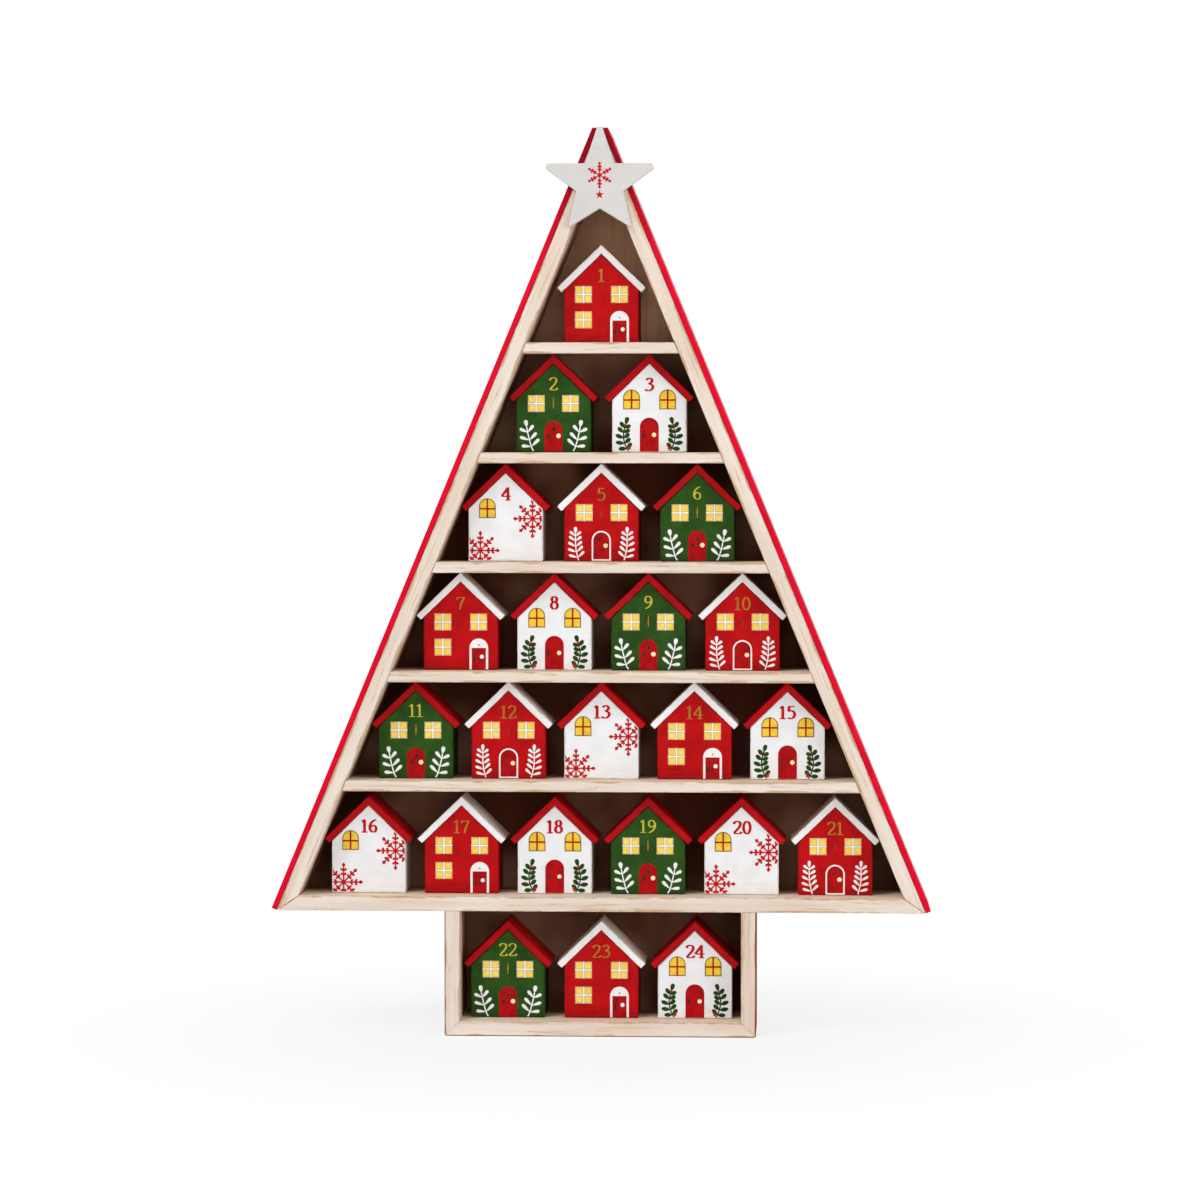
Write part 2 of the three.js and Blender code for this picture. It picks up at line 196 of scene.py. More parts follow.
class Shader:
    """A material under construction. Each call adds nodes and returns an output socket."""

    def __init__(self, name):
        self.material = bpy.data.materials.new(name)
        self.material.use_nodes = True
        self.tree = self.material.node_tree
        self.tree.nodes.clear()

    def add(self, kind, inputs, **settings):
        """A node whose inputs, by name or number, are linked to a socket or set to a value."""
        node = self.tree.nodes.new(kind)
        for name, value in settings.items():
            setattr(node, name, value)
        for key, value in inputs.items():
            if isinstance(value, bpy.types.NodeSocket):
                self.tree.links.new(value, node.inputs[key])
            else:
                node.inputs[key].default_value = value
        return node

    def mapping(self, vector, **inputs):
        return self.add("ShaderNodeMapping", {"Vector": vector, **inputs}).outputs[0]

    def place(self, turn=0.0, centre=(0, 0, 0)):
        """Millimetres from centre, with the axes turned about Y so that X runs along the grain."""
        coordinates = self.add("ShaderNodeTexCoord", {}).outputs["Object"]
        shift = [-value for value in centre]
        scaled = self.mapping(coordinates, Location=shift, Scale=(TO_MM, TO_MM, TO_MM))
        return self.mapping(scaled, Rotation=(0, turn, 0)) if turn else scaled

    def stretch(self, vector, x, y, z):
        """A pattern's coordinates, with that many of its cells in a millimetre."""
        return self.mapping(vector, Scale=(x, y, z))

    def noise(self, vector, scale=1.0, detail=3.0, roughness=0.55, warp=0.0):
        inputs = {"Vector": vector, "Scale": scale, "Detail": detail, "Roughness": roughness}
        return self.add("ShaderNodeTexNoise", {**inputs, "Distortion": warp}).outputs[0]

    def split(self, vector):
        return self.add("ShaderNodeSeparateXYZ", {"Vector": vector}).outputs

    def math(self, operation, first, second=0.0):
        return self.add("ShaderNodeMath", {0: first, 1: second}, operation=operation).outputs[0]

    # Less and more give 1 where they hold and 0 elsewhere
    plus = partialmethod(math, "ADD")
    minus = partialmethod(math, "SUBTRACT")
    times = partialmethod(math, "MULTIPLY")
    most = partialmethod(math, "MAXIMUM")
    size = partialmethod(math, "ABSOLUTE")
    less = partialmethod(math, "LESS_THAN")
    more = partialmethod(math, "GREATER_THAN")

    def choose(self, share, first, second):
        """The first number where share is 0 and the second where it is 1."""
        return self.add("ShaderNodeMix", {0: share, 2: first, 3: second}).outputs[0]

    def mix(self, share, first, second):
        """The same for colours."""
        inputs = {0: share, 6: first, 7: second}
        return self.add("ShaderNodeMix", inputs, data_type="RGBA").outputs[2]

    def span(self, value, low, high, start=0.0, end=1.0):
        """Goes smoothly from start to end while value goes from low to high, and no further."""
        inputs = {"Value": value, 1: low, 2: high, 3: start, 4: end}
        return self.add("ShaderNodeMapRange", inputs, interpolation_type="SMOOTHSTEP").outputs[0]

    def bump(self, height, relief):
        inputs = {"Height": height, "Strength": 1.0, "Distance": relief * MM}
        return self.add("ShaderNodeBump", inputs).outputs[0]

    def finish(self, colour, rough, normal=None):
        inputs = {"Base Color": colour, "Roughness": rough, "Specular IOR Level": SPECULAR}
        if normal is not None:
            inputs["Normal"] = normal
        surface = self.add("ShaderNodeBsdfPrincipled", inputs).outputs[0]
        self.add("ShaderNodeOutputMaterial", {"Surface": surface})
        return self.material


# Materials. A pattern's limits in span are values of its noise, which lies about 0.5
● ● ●
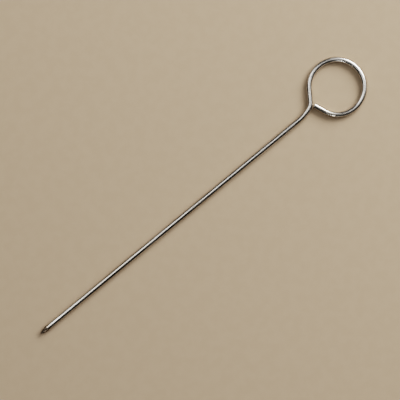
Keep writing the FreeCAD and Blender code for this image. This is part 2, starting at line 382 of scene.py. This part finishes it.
● ● ●
== Given exercise ==
Exactly the lines above from the one with "Write part 2" to the one with "self.tree.nodes.clear()", both included, are to be quoted; leave the rest out.

== Task output ==
Write part 2 of the three.js and Blender code for this picture. It picks up at line 196 of scene.py. More parts follow.
class Shader:
    """A material under construction. Each call adds nodes and returns an output socket."""

    def __init__(self, name):
        self.material = bpy.data.materials.new(name)
        self.material.use_nodes = True
        self.tree = self.material.node_tree
        self.tree.nodes.clear()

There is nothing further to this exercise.